We got to the Seal Bay Conservation Park on the southern shore early so we could catch the first nature walk at 9:00am to see Australian Sea Lions. The nature walk is lead by dedicated guides who understand the animals and who can explain the intricacies of sea lion colony life. They can also keep you safe. These are big animals who, in spite of having flippers instead of feet, can cover a lot of ground quickly when motivated. We were visiting during mating season so the 700 lb. males were constantly “motivated.” Woe be it to any other male sea lion, or clueless tourist, who gets between a male and one of his mates. Forewarned by our guide to stay close and listen to her directions, our little group of four wandered down the boardwalk and right onto the beach with the noisy pinnipeds.
Flinders Chase National Park
Way out on the western coast of KI lies Flinders Chase National Park. This is an area of tall eucalyptus forests that meet cliffs sculpted by pounding seas. This is a pristine wilderness with colonies of New Zealand Fur Seals, and an abundance of pouched marsupials such as wallabies and KI Kangaroos. There is a great visitor’s center and kilometers of trails that wind into deep woods. Animal sightings are frequent.

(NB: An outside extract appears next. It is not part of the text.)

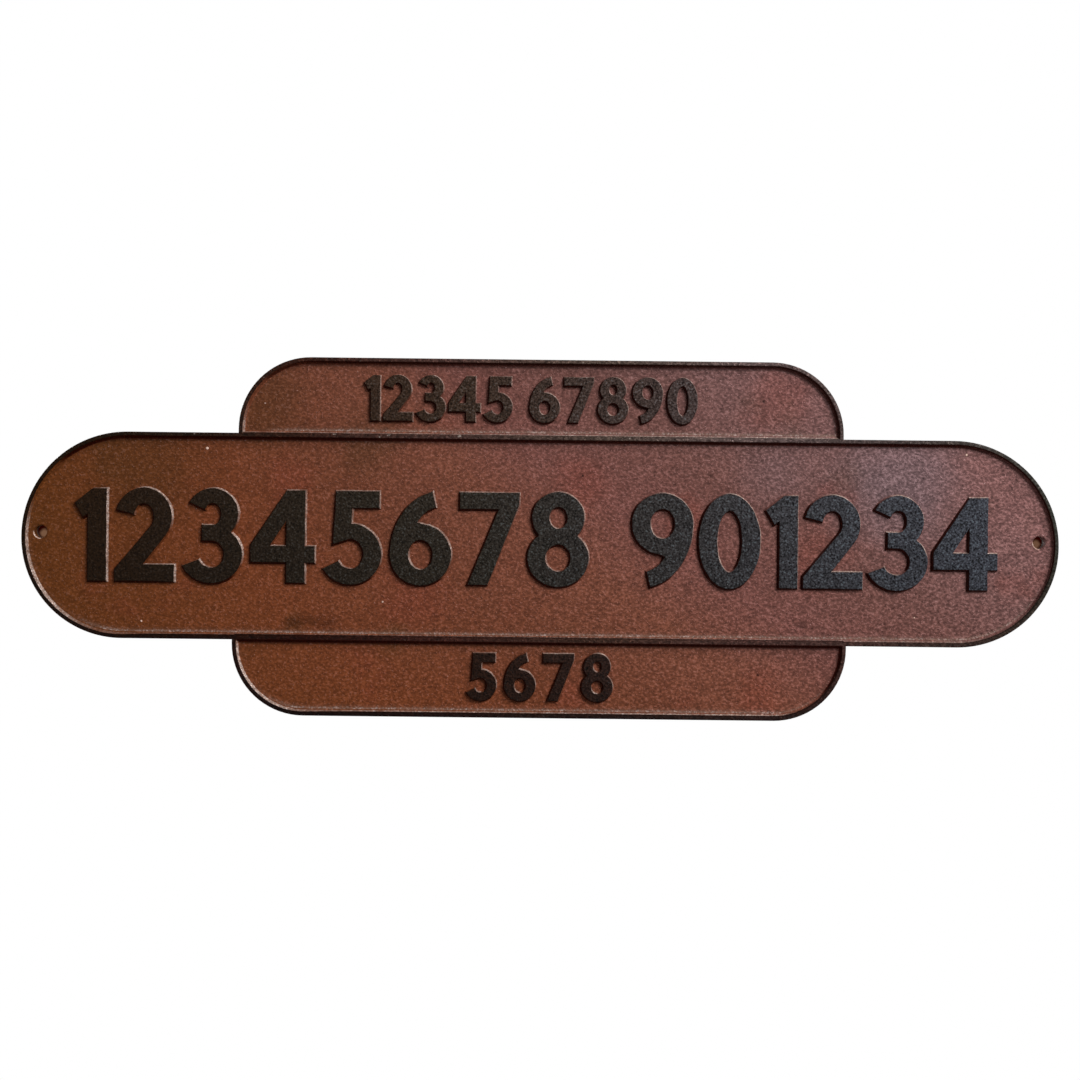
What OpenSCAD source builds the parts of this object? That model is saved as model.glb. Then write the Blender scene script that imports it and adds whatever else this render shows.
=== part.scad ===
// Cast iron wall sign in the shape of a railway totem: a round-ended bar crossed
// by an upper and a lower lobe, each with a raised rim. It is drawn lying on its
// back, with the wall at height 0 and the face upwards. upright() then turns the
// face towards -Y and puts the origin midway between the screw holes, on the wall.

/* [Outline] */
// Length of the bar from tip to tip
sign_l = 420; // [380:1:460]
// Height of the bar
bar_h = 84.1; // [76:0.1:92]
// How far the tips of the bar sit below its middle
tip_drop = 0.9; // [0:0.1:2]
// Width of the upper lobe
upper_w = 245.2; // [220:0.1:260]
// How far the upper lobe stands out above the bar
upper_h = 30.9; // [30.5:0.1:38]
// Width of the lower lobe
lower_w = 248.9; // [220:0.1:260]
// How far the lower lobe stands out below the bar
lower_h = 30.5; // [30.5:0.1:38]
// Radius of the lobes' corners
corner_r = 29.4; // [20:0.2:29.8]

/* [Casting] */
// Height of the rims above the wall
rim_z = 7.4; // [7:0.1:10]
// Height of the rims above the painted fields
relief = 2.2; // [1.8:0.1:3]
// Thickness of the web behind the fields
web_t = 3.6; // [3:0.1:4]
// Width of a rim's face, between its sharp corners
face_w = 1.5; // [1.2:0.1:2.5]
// Width of the lip that bears on the wall
lip_w = 5; // [4:0.1:6]
// Draft of the outer edge, in degrees
edge_draft = 3; // [1:0.5:5]
// Draft of the raised work's flanks, in degrees
flank_draft = 20; // [10:1:25]
// Radius that rounds the raised work's corners
round_r = 0.5; // [0.3:0.05:0.55]
// Radius that fills the foot of the raised work
foot_r = 0.6; // [0.3:0.05:0.8]

/* [Screw holes] */
// Distance from each tip of the bar to the centre of its hole
hole_inset = 7.5; // [7.5:0.1:14]
// How far the holes sit above the middle of the bar
hole_rise = 1; // [0:0.1:3]
// Diameter of the holes
hole_d = 5.2; // [4:0.1:5.6]
// Width of the broken edge round the front of a hole
mouth = 0.4; // [0.2:0.1:0.6]
// Diameter of the pad behind a hole
pad_d = 13; // [11:0.5:13]

/* [Hidden] */
$fn = 96;

field_paint = "sienna";
rim_paint = "darkslategray";
back_paint = "dimgray";

field_z = rim_z - relief;                        // front of the fields
pocket = field_z - web_t;                        // depth of the hollow back
half_h = bar_h / 2;
hole_x = sign_l / 2 - hole_inset;
upper = [upper_w, upper_h];
lower = [lower_w, lower_h];
arc_steps = 5;                                   // facets round one small corner
through = 1;                                     // a cutter passes a face by this much

// Distances u run inwards from the outer edge, square to it.
edge_u = (rim_z - pocket) * tan(edge_draft);     // outer corner of a rim's face
face_u = edge_u + face_w;                        // inner corner of a rim's face
flank_w = (relief - foot_r) * tan(flank_draft) + foot_r / cos(flank_draft);
foot_u = face_u + flank_w;                       // a flank ends on the field
butt_u = edge_u + face_w / 2;                    // an end rim stops and a divider starts
seat_u = 0.6;                                    // a lobe's rim runs this far into the bar's

// Radius of the bar's ends above their tips, for side 1, and below them, for side -1.
function end_r(side) = half_h + side * tip_drop;
function end_x(side) = sign_l / 2 - end_r(side);
function half_w(lobe) = lobe[0] / 2 - butt_u;
function corner_x(lobe) = lobe[0] / 2 - corner_r;
function corner_y(lobe) = half_h + lobe[1] - corner_r;

// Points on an arc about c, from angle a to angle b.
function arc_points(c, r, a, b) =
    [for (i = [0:arc_steps]) let (t = a + (b - a) * i / arc_steps) c + r * [cos(t), sin(t)]];

function reversed(points) = [for (i = [len(points) - 1:-1:0]) points[i]];

// A flank of the raised work, as [distance past the face's sharp corner, height]:
// the rounded corner, the drafted wall and the filled foot.
function flank() =
    let (corner = [round_r * (tan(flank_draft) - 1 / cos(flank_draft)), rim_z - round_r])
    let (foot = [flank_w, field_z + foot_r])
    concat(
        arc_points(corner, round_r, 90, flank_draft),
        arc_points(foot, foot_r, 180 + flank_draft, 270)
    );

// The outer corner of a rim, rounded above its slightly drafted edge.
function outer_corner() =
    let (z = rim_z - round_r)
    let (corner = [(z - pocket) * tan(edge_draft) + round_r / cos(edge_draft), z])
    arc_points(corner, round_r, 180 - edge_draft, 90);

// Section of a rim as [u, height]: outer edge, face, and a flank down to the field.
function rim_section() = concat(
    [[0, pocket]],
    outer_corner(),
    [for (p = flank()) [face_u + p[0], p[1]]],
    [[foot_u, pocket]]
);

// Section of a divider: the same face with a flank on both sides.
function divider_section() = concat(
    [[edge_u - flank_w, pocket]],
    reversed([for (p = flank()) [edge_u - p[0], p[1]]]),
    [for (p = flank()) [face_u + p[0], p[1]]],
    [[foot_u, pocket]]
);

// A section set up to be carried round an outer edge of radius r.
module profile(section, r) {
    polygon([for (p = section) [r - p[0], p[1]]]);
}

// A section carried round a bend, from the +X direction towards +Y.
module bend(section, r, angle) {
    rotate_extrude(angle = angle) profile(section, r);
}

// A section carried straight on from the start of a bend, towards -Y.
module run(section, r, l) {
    rotate([90, 0, 0]) linear_extrude(l) profile(section, r);
}

// A section carried along +X from x = 0, with its outer edge at y = r.
module rail(section, r, l) {
    rotate([0, 0, 90]) run(section, r, l);
}

module upright() {
    rotate([90, 0, 0]) translate([0, -hole_rise, 0]) children();
}

// Draws its children the right way up for side 1, and upside down for side -1.
module facing(side) {
    mirror([0, side < 0 ? 1 : 0, 0]) children();
}

// Outline of the bar on one side of its tips, moved in by inset.
module half_bar_outline(side, inset) {
    x = end_x(side);
    r = end_r(side) - inset;
    translate([-x, 0]) square([2 * x, r]);
    for (cx = [-x, x]) translate([cx, 0]) intersection() {
        circle(r = r);
        translate([-r, 0]) square([2 * r, r]);
    }
}

module bar_outline(inset) {
    for (side = [1, -1]) facing(side) translate([0, -side * tip_drop]) half_bar_outline(side, inset);
}

// Outline of a lobe, moved in by inset and carried down to the middle of the bar.
module lobe_outline(lobe, inset) {
    x = corner_x(lobe);
    y = corner_y(lobe);
    r = corner_r - inset;
    translate([-x - r, 0]) square([2 * (x + r), y]);
    translate([-x, 0]) square([2 * x, y + r]);
    for (cx = [-x, x]) translate([cx, y]) circle(r = r);
}

// Outline of the whole plate, moved in by inset.
module plate_outline(inset) {
    bar_outline(inset);
    lobe_outline(upper, inset);
    facing(-1) lobe_outline(lower, inset);
}

module at_holes() {
    for (x = [-hole_x, hole_x]) translate([x, hole_rise, 0]) children();
}

// A screw hole, with the edge of its mouth broken.
module screw_hole() {
    translate([0, 0, -through]) cylinder(d = hole_d, h = rim_z + 2 * through);
    translate([0, 0, field_z - mouth]) cylinder(d1 = hole_d, d2 = hole_d + 2 * mouth, h = mouth);
}

// Web of the bar, drilled for the two screws.
module centre_field() {
    color(field_paint) upright() difference() {
        translate([0, 0, pocket]) linear_extrude(web_t) bar_outline(foot_u);
        at_holes() screw_hole();
    }
}

// Web of a lobe, from its divider out to its rim.
module lobe_field(side, lobe) {
    near = half_h - edge_u + flank_w;
    color(field_paint) upright() facing(side) translate([0, 0, pocket]) linear_extrude(web_t)
        intersection() {
            lobe_outline(lobe, foot_u);
            translate([-lobe[0] / 2, near]) square(lobe);
        }
}

// Rim round the right-hand end of the bar, as far as the two dividers.
module end_rim_body() {
    for (side = [1, -1]) facing(side) {
        near = half_w(side > 0 ? upper : lower);
        translate([end_x(side), -side * tip_drop, 0]) bend(rim_section(), end_r(side), 90);
        translate([near, 0, 0]) rail(rim_section(), half_h, end_x(side) - near);
    }
}

module end_rim(side) {
    color(rim_paint) upright() mirror([side < 0 ? 1 : 0, 0, 0]) end_rim_body();
}

// Bead between the bar and a lobe.
module divider_body(lobe) {
    translate([-half_w(lobe), 0, 0]) rail(divider_section(), half_h, 2 * half_w(lobe));
}

module divider(side, lobe) {
    color(rim_paint) upright() facing(side) divider_body(lobe);
}

// Rim round a lobe, with its two feet cut to seat on the bar's rims and divider.
module lobe_rim(side, lobe) {
    x = corner_x(lobe);
    y = corner_y(lobe);
    color(rim_paint) upright() difference() {
        facing(side) {
            for (turn = [0, 1]) mirror([turn, 0, 0]) translate([x, y, 0]) {
                bend(rim_section(), corner_r, 90);
                run(rim_section(), corner_r, y - half_h + seat_u);
            }
            translate([-x, y, 0]) rail(rim_section(), corner_r, 2 * x);
        }
        facing(side) divider_body(lobe);
        for (turn = [0, 1]) mirror([turn, 0, 0]) end_rim_body();
    }
}

// Lip round the hollow back, which bears on the wall.
module wall_lip() {
    color(back_paint) upright() linear_extrude(pocket) difference() {
        plate_outline(0);
        plate_outline(lip_w);
        at_holes() circle(d = pad_d);
    }
}

// Pad behind a screw hole, so that the screw pulls the plate straight to the wall.
module screw_pad(side) {
    color(back_paint) upright() translate([side * hole_x, hole_rise, 0]) difference() {
        cylinder(d = pad_d, h = pocket);
        screw_hole();
    }
}

centre_field();
lobe_field(1, upper);  // upper_field
lobe_field(-1, lower);  // lower_field
end_rim(-1);  // left_end_rim
end_rim(1);  // right_end_rim
lobe_rim(1, upper);  // upper_rim
lobe_rim(-1, lower);  // lower_rim
divider(1, upper);  // upper_divider
divider(-1, lower);  // lower_divider
wall_lip();
screw_pad(-1);  // left_screw_pad
screw_pad(1);  // right_screw_pad
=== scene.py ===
# %% [markdown]
# # A cast iron railway sign
# The real sign is one sand casting: a bar with round ends, crossed by two lobes, with a raised
# rim round each field and raised characters on the fields. It is sprayed red-brown all over, and
# a roller then puts black on everything that stands proud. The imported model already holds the
# plate and its rims, so this script adds what paint, wear and the pattern maker's characters do.
# The first cell loads that model. Its pieces stay where they are, and lengths are in metres.

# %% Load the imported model
import math

import bpy
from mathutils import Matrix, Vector


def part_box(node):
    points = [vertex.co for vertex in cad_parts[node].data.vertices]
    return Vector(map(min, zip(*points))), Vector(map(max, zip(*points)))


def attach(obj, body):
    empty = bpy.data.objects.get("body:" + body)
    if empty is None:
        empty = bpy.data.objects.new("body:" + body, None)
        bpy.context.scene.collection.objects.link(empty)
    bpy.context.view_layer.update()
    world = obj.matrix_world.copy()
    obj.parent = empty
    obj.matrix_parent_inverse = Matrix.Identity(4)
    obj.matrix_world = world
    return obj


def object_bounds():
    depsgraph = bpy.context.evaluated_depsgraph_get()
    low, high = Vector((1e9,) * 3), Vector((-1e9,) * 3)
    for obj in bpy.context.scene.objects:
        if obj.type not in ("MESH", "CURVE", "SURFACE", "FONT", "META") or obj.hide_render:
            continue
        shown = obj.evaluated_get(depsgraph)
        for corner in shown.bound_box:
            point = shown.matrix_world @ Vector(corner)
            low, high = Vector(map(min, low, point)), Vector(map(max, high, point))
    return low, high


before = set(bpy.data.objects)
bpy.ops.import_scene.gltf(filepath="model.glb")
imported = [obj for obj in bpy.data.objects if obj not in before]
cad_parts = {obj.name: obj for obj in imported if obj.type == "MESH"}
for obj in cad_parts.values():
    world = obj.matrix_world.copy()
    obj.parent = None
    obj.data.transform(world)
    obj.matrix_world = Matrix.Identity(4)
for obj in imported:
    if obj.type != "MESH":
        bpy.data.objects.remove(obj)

MM = 0.001
cad_box = [list(corner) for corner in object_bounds()]


def in_mm(box):
    """The corners of a box in mm, for printing."""
    return [[round(v / MM, 2) for v in corner] for corner in box]


print("nodes:", ", ".join(sorted(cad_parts)))
print("box in mm:", in_mm(cad_box))

# %% [markdown]
# Everything that follows is placed from a few planes of the casting, so they are read from the
# model instead of being written again: the wall behind, the painted fields, and the faces of the
# rims, which are as high as the characters.

# %% Planes of the casting
bar_low, bar_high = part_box("left_end_rim")
FIELD_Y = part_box("centre_field")[0].y      # front of the painted fields
FACE_Y = bar_low.y                         # faces of the rims, nearest the viewer
RELIEF = FIELD_Y - FACE_Y
BAR_Z = (bar_low.z + bar_high.z) / 2       # middle of the bar
BAR_R = (bar_high.z - bar_low.z) / 2       # from there to the bar's outer edge
LENGTH = cad_box[1][0] - cad_box[0][0]
print(f"relief {RELIEF / MM:.2f} mm, middle of the bar at z {BAR_Z / MM:.2f} mm")

# %% [markdown]
# ## Camera
# The photograph looks straight at the face, from a little over half a metre, and it is turned by
# less than a degree, so that the right-hand end hangs lower. The camera goes in first, because
# every later comparison depends on it. Its lens is worked out from the width that the photograph
# takes in at the rims' faces.

# %% Camera
QUARTER = math.pi / 2                      # a quarter turn
VIEW_DISTANCE = 0.65                       # from the wall
VIEW_WIDTH = 0.4363                        # what the frame takes in, at the rims' faces
VIEW_DROP = 0.2 * MM                       # the view's middle lies this far below the bar's
VIEW_ROLL = math.radians(0.65)
NEAREST = 0.01                             # nothing nearer to the lens is drawn

bpy.ops.object.camera_add(
    location=(0, -VIEW_DISTANCE, BAR_Z - VIEW_DROP), rotation=(QUARTER, -VIEW_ROLL, 0))
camera = bpy.context.object
camera.name = "view"
camera.data.sensor_fit = "HORIZONTAL"
camera.data.lens = camera.data.sensor_width * (VIEW_DISTANCE + FACE_Y) / VIEW_WIDTH
camera.data.clip_start = NEAREST
bpy.context.scene.camera = camera
bpy.context.scene.view_settings.view_transform = "Standard"
print("lens", round(camera.data.lens, 1), "mm")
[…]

And Then There’s the Echidna
To further tax your patience for faunal taxonomy, Australia has the planet’s only two monotremes; the echidna and the platypus. Monotremes are the third class of mammals after the placentals and the marsupials and they are the only egg-laying mammals. While we only glimpsed the platypus in zoos, we found several echidnas wandering around Kangaroo Island and were able to follow them as they went about their business of “hoovering” up insects. They have long snouts and even longer, sticky tongues so, anteater-like, they probe the forest floor. Like porcupines they sport spines and they roll up into a prickly, defensive ball when threatened.
The coast of Kangaroo Island abounds with natural wonders both living and inanimate. At the end of one park road lies The Remarkable Rocks, a formation of oddly shaped boulders that sits high above the shoreline, sculpted by wind and rain. Joanne and I could have photographed here for days, watching the shadows change with the southern hemisphere’s soft spring light, but we only had one morning. It was getting to be the end of our stay.
Australia is a big place and one of our toughest planning problems was figuring out where to visit out of all of the amazing possibilities. We had the luxury of five weeks in country and only just touched parts of the eastern and southeastern shores. This is an island continent, similar in size to the United States, with vast distances between cities and geographical destinations.
Of our many memorable Australian landing places, KI sticks in my mind. I would have liked to have extended our stay there. This is one of those travel experiences where you feel like you’ve really come to someplace different, exotic, maybe like another planet. For a geographically isolated continent like Australia, Kangaroo Island itself is isolated. It lies so far from Australia’s southern shore that the kangaroos and wallabies here evolved into separate subspecies.
It struck me that Australian cities were not much different from cities back in the USA and their people and language were similar as well. But wandering here among Australia’s wild creatures, often in very close proximity, felt like exploring unfamiliar ground. While in their alien-like presence it felt like I’d come a long way, crossed oceans, traversed some geography. It is a feeling I like. It is crossing lines and going distances, but it is also encountering, embracing and experiencing these others and bringing them into your mind and heart.